1. A paperboard laminate for forming a bulk bin by folding the laminate, the laminate being planar and adapted to be folded 180 degrees and then to be refolded back 90 degrees to a 90 degree position from its original, planar form, the laminate including a first, bulk bin exterior forming corrugated paperboard layer and a next adjacent corrugated paperboard layer, a common interface surface between said first and second corrugated paperboard layers, said first layer having on its said interface surface a pair of parallel score lines, a score line located substantially midway between said first mentioned pair of score lines and located on the non common interface surface of said first layer, said score lines all being parallel to each other, said second layer being overlapped and adhered to said first layer, the common interface surface of said second layer being adhered, along an attachment strip thereof, to a corresponding attachment strip on the common interface surface of the first layer, said strip being substantially midway between said first mentioned pair of parallel score lines, whereby a 180 degree fold is formed by folding 90 degrees along each of said parellel lines on the common interface surface of said first layer and whereby upon refolding the 180 degree fold back 90 degrees, the several components of the corrugated paperboard layers do not become distorted and therefore retain their strength and uniform appearance at the refolded, 90 degree position.

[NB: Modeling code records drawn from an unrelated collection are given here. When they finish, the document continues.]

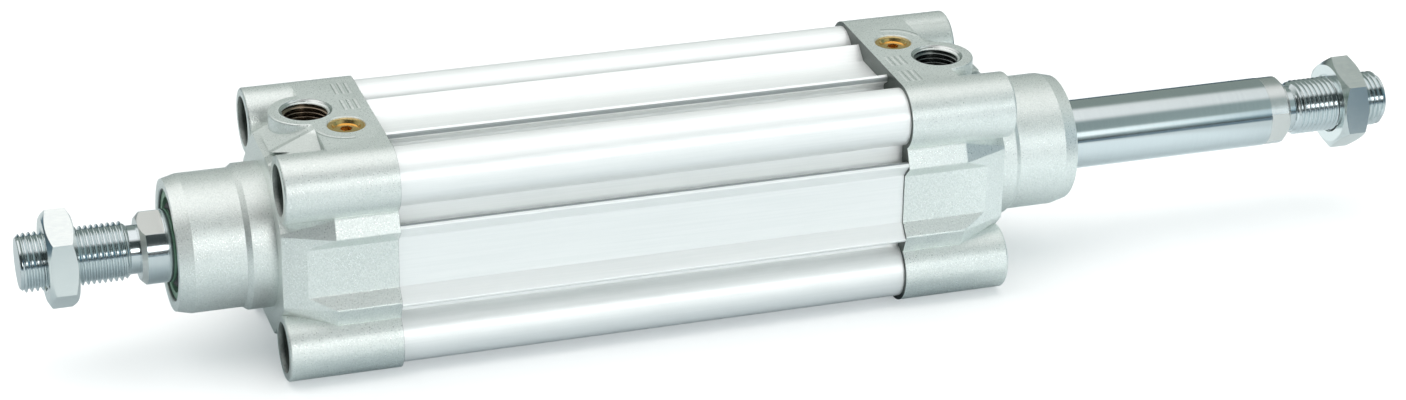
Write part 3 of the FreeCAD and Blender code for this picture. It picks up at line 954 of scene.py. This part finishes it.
def wallTones(room, x, y, z, gloss):
    # Dim behind, nearly black in front on the left, dim on the right and bluish low beyond it
    look = wallLook
    walls = room.blend(x.between(*look["rightFrom"]), look["dark"], look["right"])
    corner = x.between(*look["cornerFrom"]) * (1.0 - z.between(*look["cornerTop"]))
    walls = room.blend(corner, walls, look["corner"])
    walls = room.blend(y.between(*look["backFrom"]), walls, look["back"])
    walls = room.blend(z.between(*look["foot"]), look["dark"], walls)
    return room.blend((1.0 - gloss) * look["fill"], walls, grey(1.0))


def overheadPlace(x, y, z):
    # Its edges are placed by how far they reach at unit height
    box = overheadBox
    height = z.atLeast(box["leastHeight"])
    place = (y / height).between(*box["frontEdge"])
    place = place * (1.0 - ((x + y) / height).between(*box["rightEdge"]))
    place = place * (x / height).within(*box["across"]) * z.between(*box["foot"])
    return place * (1.0 - (x / height).between(*box["dimFrom"]) * box["dim"])


def highPlace(x, y, z):
    box = highBox
    return z.within(*box["height"]) * y.between(*box["front"]) * x.within(*box["across"])


def frontPlace(x, y, z, gloss):
    # Metals mirror it from higher up and less far to the right
    box = frontBox
    lift = gloss * box["mirroredLift"]
    low, high = box["foot"]
    place = z.between(low + lift, high + lift) * (1.0 - z.between(*box["top"]))
    place = place * y.between(*box["front"]) * x.within(*box["across"])
    place = place * (1.0 - x.between(*box["fadeFrom"]) * box["fade"])
    return place * (1.0 - gloss * x.between(*box["mirroredEnd"]))


def makeRoom():
    world = bpy.data.worlds.new("studio")
    bpy.context.scene.world = world
    world.use_nodes = True
    room = Board(world.node_tree)
    x, y, z = room.parts(room.node("ShaderNodeTexCoord", output="Generated"))
    gloss = room.ray("Is Glossy Ray")
    seen = room.ray("Is Camera Ray")

    walls = wallTones(room, x, y, z, gloss)
    overhead, high, front = overheadPlace(x, y, z), highPlace(x, y, z), frontPlace(x, y, z, gloss)
    boxes = 0.0
    for place, box in ((overhead, overheadBox), (front, frontBox), (high, highBox)):
        level = box["light"] - gloss * (box["light"] - box["mirrored"])
        boxes = place * level + boxes
    lit = (overhead + front).clamped()
    background = world.node_tree.nodes["Background"]
    colour = room.blend(lit, walls, grey(1.0))
    room.join(background.inputs["Color"], room.blend(seen, colour, grey(1.0)))
    strength = (boxes + (1.0 - lit)) * (1.0 - seen) + seen
    room.join(background.inputs["Strength"], strength)


makeTable()
makeRoom()
bpy.context.scene.view_settings.view_transform = "Standard"
print("studio made")
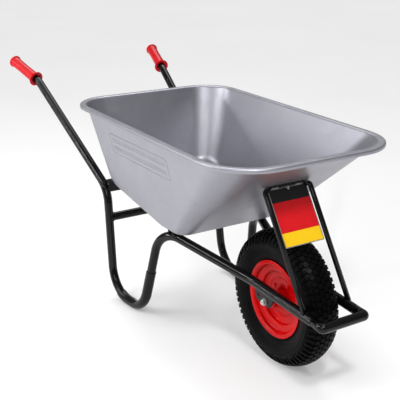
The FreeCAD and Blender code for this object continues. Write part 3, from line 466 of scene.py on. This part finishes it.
def tread_blocks():
    """Staggered, slightly uneven hexagons on the crown and long lugs over each shoulder."""
    pitch = 2 * math.pi / LUGS
    wobble = random.Random(7)
    around_wobble, along_wobble = 0.5, 0.4
    row_spacing = 14.4 * MM
    tip, flat, wide = 8.9 * MM, 4.0 * MM, 7.6 * MM
    hexagon = ((tip, 0), (flat, wide), (-flat, wide), (-tip, 0), (-flat, -wide), (flat, -wide))
    blocks = []
    for row in range(-2, 3):
        shift = (row % 2) * pitch / 2
        for number in range(LUGS):
            centre = number * pitch + shift
            corners = []
            for around, along in hexagon:
                moved = around + wobble.uniform(-around_wobble, around_wobble) * MM
                corners.append((centre + moved / TYRE_RADIUS,
                                row * row_spacing + along
                                + wobble.uniform(-along_wobble, along_wobble) * MM))
            blocks.append(lug(corners, 0.2 * MM, 0.9 * MM, TREAD_DEPTH + 1.5 * MM))
    inner, waist, ends = 38.5 * MM, 48 * MM, (62 * MM, 69 * MM)
    broad, slim = 6.3 * MM / TYRE_RADIUS, 5.0 * MM / TYRE_RADIUS
    for side in (RIGHT, LEFT):
        for number in range(LUGS):
            centre = number * pitch
            end = ends[number % 2]
            corners = [(broad, inner), (broad, waist), (slim, end), (-slim, end),
                       (-broad, waist), (-broad, inner)]
            blocks.append(lug([(centre + around, side * along) for around, along in corners],
                              0.15 * MM, 1.2 * MM, TREAD_DEPTH + 0.5 * MM))
    return blocks


def make_tyre():
    """A smooth carcass and its tread."""
    steps = 192
    ring = carcass_ring()
    vertices = turned(ring, AXLE, steps)
    faces = grid_faces(steps, len(ring), close_rows=True, close_columns=True)
    carcass = len(faces)
    for block in tread_blocks():
        add_part(vertices, faces, *block)
    tyre = mesh_object("tyre_treaded", vertices, faces, TYRE)
    smooth = [number < carcass for number in range(len(tyre.data.polygons))]
    tyre.data.polygons.foreach_set("use_smooth", smooth)
    repair_normals(tyre)
    finish_piece(tyre, "wheel", ["tyre"])


# ----------------------------------------------------------------------- rim

def make_rim_halves():
    """Each half of the rim with the rolled edge, round steps and dish of a pressing."""
    profile = [(22.2, 2.2), (52.5, 2.2), (60, 6), (73, 6), (76.5, 4), (77, 0.3), (79.8, 0.3),
               (80, 18), (100.8, 21), (101.4, 31), (105, 34.4), (112.6, 35.4), (113.8, 36.4),
               (112.8, 37.5), (103.5, 36.8), (99.2, 32), (98.8, 22.8), (78, 19.6), (77.6, 9.6),
               (73, 8.5), (60.5, 8.5), (52, 4.7), (22.2, 4.7)]
    radii = [6, 6, 2, 1, 0.8, 0.8, 5, 4, 3, 3, 0.7, 0.7, 2, 6, 4, 6, 4.5, 3, 10, 8, 4]
    path = rounded([(radius, y, 0) for radius, y in profile], radii, 5)
    steps = 128
    faces = grid_faces(steps, len(path), close_rows=True, close_columns=True)
    for side, name in SIDES:
        ring = [(point.x * MM, side * point.y * MM) for point in path]
        half = mesh_object(f"rim_pressing_{name}", turned(ring, AXLE, steps), faces, RIM_RED)
        repair_normals(half)
        finish_piece(half, "wheel", [f"rim_half_{name}"])


# ---------------------------------------------------------------------- tray

RIM_TILT = math.radians(0.86)
SHEET = 1.2 * MM
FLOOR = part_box("tray")[0].z + 0.1 * MM
FLOOR_HALF, FLOOR_FRONT = 189, 254
SIDE_FLARE = 81.7
RIM_X, RIM_Z, RIM_RISE = 192, 648.6, 320.3
FRONT_RISE, FRONT_RUN = 313.5, 393
KINK_RISE, KINK_RUN = 66.7, 358
RIDGE_SECTION = ((-2.7, -0.5), (-1.6, 0.9), (0, 1.35), (1.6, 0.9), (2.7, -0.5))
PANEL_LOOPS = ((((-62, 259), (296, 259), (296, 195), (-62, 195)), 10),
               (((-44, 244), (278, 244), (278, 236), (-44, 236)), 3.6),
               (((-44, 218), (278, 218), (278, 210), (-44, 210)), 3.6))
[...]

2. The laminate of claim 1 wherein the non common interface surface of said second layer is provided with a score line parallel to said other score lines and located substantially midway of said pair of score lines on the interface surface of said first layer.

3. The laminate of claim 2 wherein that non common interface surface of said first corrugated paperboard layer laterally of its score line is partially crushed towards the common interface surface.

4. The laminate of claim 2 wherein that non common interface surface of said second corrugated paperboard layer laterally of its score line is partially crushed towards the common interface surface.